AiPT!: One of the biggest fears of the Cold War era were that spies were already here inside our country and yet this comic is about two spies trying to get out. Why flip that on its head?

Alex: One of the biggest fears of the Cold War wasn’t actually illegals or NOCs (Sorry, The Americans) — e.g. Soviet operatives under deep cover in the US. It was instead Americans working as spies and passing information to the Soviets. And in the late 1960s, it was that the Soviets were deceiving us with false defectors (thank you, James Angleton, and your remarkable legacy of WTF). The fear of Soviet assets (aka spies) in the US was largely real, with the late-1980s arrest of folks like Aldritch Ames right out of the CIA’s Soviet Bloc division and Robert Hanssen out of the FBI.

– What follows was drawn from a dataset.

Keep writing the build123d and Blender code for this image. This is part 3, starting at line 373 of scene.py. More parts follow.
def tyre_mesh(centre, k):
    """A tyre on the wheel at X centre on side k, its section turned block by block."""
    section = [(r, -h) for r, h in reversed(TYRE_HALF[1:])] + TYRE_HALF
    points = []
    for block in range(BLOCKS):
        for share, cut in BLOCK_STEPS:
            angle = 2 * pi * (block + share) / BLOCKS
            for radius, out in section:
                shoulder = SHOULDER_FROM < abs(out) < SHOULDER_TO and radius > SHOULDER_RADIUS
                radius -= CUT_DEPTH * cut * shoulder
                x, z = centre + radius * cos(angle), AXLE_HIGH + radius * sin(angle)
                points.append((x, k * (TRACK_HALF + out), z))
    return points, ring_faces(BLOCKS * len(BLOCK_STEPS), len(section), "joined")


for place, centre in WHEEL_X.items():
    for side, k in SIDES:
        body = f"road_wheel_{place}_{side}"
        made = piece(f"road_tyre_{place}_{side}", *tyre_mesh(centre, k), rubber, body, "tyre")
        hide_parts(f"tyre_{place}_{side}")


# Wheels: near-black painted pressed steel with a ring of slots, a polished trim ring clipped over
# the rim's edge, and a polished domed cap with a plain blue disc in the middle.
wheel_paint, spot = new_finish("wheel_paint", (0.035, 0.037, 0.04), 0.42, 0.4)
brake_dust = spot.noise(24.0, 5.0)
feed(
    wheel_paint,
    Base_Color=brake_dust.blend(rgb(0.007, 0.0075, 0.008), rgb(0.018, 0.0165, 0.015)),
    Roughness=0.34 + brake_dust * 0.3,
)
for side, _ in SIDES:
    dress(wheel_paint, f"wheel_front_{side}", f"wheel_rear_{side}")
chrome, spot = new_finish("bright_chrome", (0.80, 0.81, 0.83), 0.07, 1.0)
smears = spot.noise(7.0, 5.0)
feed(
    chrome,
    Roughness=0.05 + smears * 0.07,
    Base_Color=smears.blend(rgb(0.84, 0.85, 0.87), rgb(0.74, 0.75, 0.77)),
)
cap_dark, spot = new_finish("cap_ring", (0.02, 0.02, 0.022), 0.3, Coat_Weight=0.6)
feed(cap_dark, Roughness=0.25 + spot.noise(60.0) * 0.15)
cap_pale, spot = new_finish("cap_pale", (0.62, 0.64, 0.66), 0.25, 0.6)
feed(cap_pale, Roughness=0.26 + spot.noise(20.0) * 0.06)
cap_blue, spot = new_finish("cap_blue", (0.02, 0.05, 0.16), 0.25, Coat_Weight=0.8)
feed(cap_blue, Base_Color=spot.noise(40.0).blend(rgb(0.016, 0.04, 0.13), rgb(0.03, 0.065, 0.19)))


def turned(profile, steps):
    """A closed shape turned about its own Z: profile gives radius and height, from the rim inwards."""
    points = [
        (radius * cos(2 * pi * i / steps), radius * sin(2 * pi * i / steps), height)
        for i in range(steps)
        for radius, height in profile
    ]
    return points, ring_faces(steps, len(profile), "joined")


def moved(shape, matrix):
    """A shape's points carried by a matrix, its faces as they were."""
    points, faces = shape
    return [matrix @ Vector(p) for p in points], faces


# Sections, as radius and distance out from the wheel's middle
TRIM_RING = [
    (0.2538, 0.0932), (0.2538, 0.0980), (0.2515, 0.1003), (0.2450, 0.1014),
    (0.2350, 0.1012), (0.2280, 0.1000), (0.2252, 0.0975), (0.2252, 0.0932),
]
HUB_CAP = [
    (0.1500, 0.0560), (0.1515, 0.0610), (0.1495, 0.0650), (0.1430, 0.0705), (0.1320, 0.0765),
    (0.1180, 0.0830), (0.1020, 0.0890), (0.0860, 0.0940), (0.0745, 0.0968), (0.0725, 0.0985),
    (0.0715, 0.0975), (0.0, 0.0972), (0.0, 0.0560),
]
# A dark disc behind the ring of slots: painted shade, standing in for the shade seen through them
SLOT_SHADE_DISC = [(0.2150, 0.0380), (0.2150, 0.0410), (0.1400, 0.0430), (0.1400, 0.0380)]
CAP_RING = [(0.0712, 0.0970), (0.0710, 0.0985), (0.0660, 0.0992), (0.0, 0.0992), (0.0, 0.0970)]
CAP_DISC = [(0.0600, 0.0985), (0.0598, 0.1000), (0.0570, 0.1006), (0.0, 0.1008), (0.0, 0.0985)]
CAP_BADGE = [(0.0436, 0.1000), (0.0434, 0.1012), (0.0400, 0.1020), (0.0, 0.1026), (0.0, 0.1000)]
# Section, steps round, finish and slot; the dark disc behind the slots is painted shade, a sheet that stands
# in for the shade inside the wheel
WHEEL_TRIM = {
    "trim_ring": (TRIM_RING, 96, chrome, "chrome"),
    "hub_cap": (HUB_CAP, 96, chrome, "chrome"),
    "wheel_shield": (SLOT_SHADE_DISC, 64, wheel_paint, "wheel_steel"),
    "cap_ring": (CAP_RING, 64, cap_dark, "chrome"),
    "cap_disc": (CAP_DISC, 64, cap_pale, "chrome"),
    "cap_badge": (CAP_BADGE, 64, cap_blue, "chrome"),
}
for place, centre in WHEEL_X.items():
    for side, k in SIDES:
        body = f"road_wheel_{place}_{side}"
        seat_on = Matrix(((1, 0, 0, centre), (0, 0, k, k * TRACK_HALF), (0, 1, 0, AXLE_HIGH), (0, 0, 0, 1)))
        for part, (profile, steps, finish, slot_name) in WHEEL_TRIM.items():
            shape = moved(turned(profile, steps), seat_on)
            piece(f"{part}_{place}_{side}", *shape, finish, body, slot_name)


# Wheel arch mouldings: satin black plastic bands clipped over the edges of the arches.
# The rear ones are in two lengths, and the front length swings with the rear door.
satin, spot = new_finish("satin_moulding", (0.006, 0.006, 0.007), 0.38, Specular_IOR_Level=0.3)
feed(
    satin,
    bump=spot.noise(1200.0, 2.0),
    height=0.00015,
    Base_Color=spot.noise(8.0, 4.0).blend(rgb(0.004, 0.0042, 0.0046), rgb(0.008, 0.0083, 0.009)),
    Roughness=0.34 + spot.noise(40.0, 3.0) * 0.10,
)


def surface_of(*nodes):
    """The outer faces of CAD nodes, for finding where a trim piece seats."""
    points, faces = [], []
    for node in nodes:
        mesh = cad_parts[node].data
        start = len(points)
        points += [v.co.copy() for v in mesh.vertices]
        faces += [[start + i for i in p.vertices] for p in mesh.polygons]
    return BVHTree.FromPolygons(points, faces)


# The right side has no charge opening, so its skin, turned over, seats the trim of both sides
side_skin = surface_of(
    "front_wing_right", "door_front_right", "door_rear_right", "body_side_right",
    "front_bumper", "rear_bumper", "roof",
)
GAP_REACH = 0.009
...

(Nomenclature: a spy, or an asset, is a person who gives you information. The person at the intelligence agency receiving that information is a case officer. A person from an intelligence agency engaged in special tasks / active operations is generally referred to as an operative. This is important for clarity. James Bond is not a spy, he is an operative.)

But yeah. Basically I had too much sugar one day and wondered what wold happen if Terence Malick’s BADLANDS was about young Soviet agents. Also I wanted to take the “spy” genre out of its calcified suits-and-poshness state, make the operatives young, make them not in suits, make them uncomfortably close to terrorists.

AiPT!: It seems our culture has had varying ways of showing Russians in stories, from Mad Magazine’s “Spy vs Spy,” to the 1960’s Get Smart, and the Boris and Natasha characters in the Rocky and Bullwinkle cartoons. Most recently we have The Americans where the Russian spies are the protagonists. It seems American creators’ take on Russians is a tumultuous one. Why do you think that is?

Alex: …because Russia is a massive country, bigger than the US and hugely culturally diverse? And that even under the Soviets, Russians ranged vastly in their education / intellect / privilege / opinions? I mean, all except for possibly The Americans, the rest of those portrayals of Russians are cartoony bullshit. Amusing bullshit, but still.

mayday01_5

AiPT!: Music is a big part of this series–you have a Spotify playlist updated with each issue’s songs (and a song and its lyrics play a big part in the first issue). How much does the music inspire (and inform) the writing and drawing process?

Alex: The writing really comes first, and then I find a song to fit the scene. I very much feel a rhythm, a tempo when I write — it’s an instinctual thing, seeing the pattern of action and emotion in a scene almost like a piece of music. Then I go find the music.

Tony: I’ll try to soundtrack the page or sequence that I’m working on. It helps immerse me into the story, and gives it a sense of temporal authenticity. It also gives me an excuse to listen to music I like from that era that I may not normally be listening to.

AiPT!: Tony, this isn’t your first foray into the 1970’s, is there anything about the era that in your opinion makes it special?

Tony: It was a highly chaotic and transitional period. There was an active and brutal shift in societal paradigms, and a loss of innocence for the United States. There was very little hope, and even less belief in traditional social structures and institutions. This may sound incredibly depressing, but it was wonderful for entertainment. With no walls left to constrict the artist, creative expansion bloomed, and formerly unheard voices were screaming so loud that they could not be ignored any longer. Risks were becoming more commonplace, and decreases in production costs allowed for younger and riskier artists to create their vision. There were a lot of mistakes made, but there were a lot of new entertainers that would have not been able to survive in an earlier era.

AiPT!: Alex, in your Image+ interview you said “Write what you know,” should we take this to believe you have dabbled?

Alex: I’ve taken everything other than heroin. Although there was some really dodgy coke in Hong Kong, that shit was damp, and there was a rumour the dealers would mix in Horse with the coke to get you more addicted. Anyway, my twenties! They were fun. What I remember.

I keep forgetting I don’t really have a normal life. At my new gym they asked if I had any injuries and I said yeah, wonky left shoulder, fell off a polo pony in the Dominican Republic and a motorcycle in Vietnam and they were all like WUT. (I’ve fallen off a lot of things.)

AiPT!: Tony, there’s quite a trippy drug scene in the first issue and I’m curious how do you approach drawing something so trippy?

Tony: Thanks! Alex wrote some great sequences there. I was inspired by the drug inspired artists of the era, and tried to push the compositional elements a bit further. Comics are a wonderful medium for this, as the restrictions of the page are not near as confining as the restrictions of the screen. Blond deserves massive credit for his work on the sequence (and the whole book, for that matter), for his colors just made it scream out. I kinda happy freaked out when I saw them for the first time on my screen.

mayday01_cover

AiPT!: Will we feel a sense of completion of the story, at the end, or will there still be questions?

Alex: The miniseries will have an ending, because I am a fucking grown-up.

AiPT!: What’s your favorite method of procrastination? Temptation? Vice?

Alex: Tumblr.

Tony: Social media, Challenge, Fresh Pineapple (crap, I’m boring).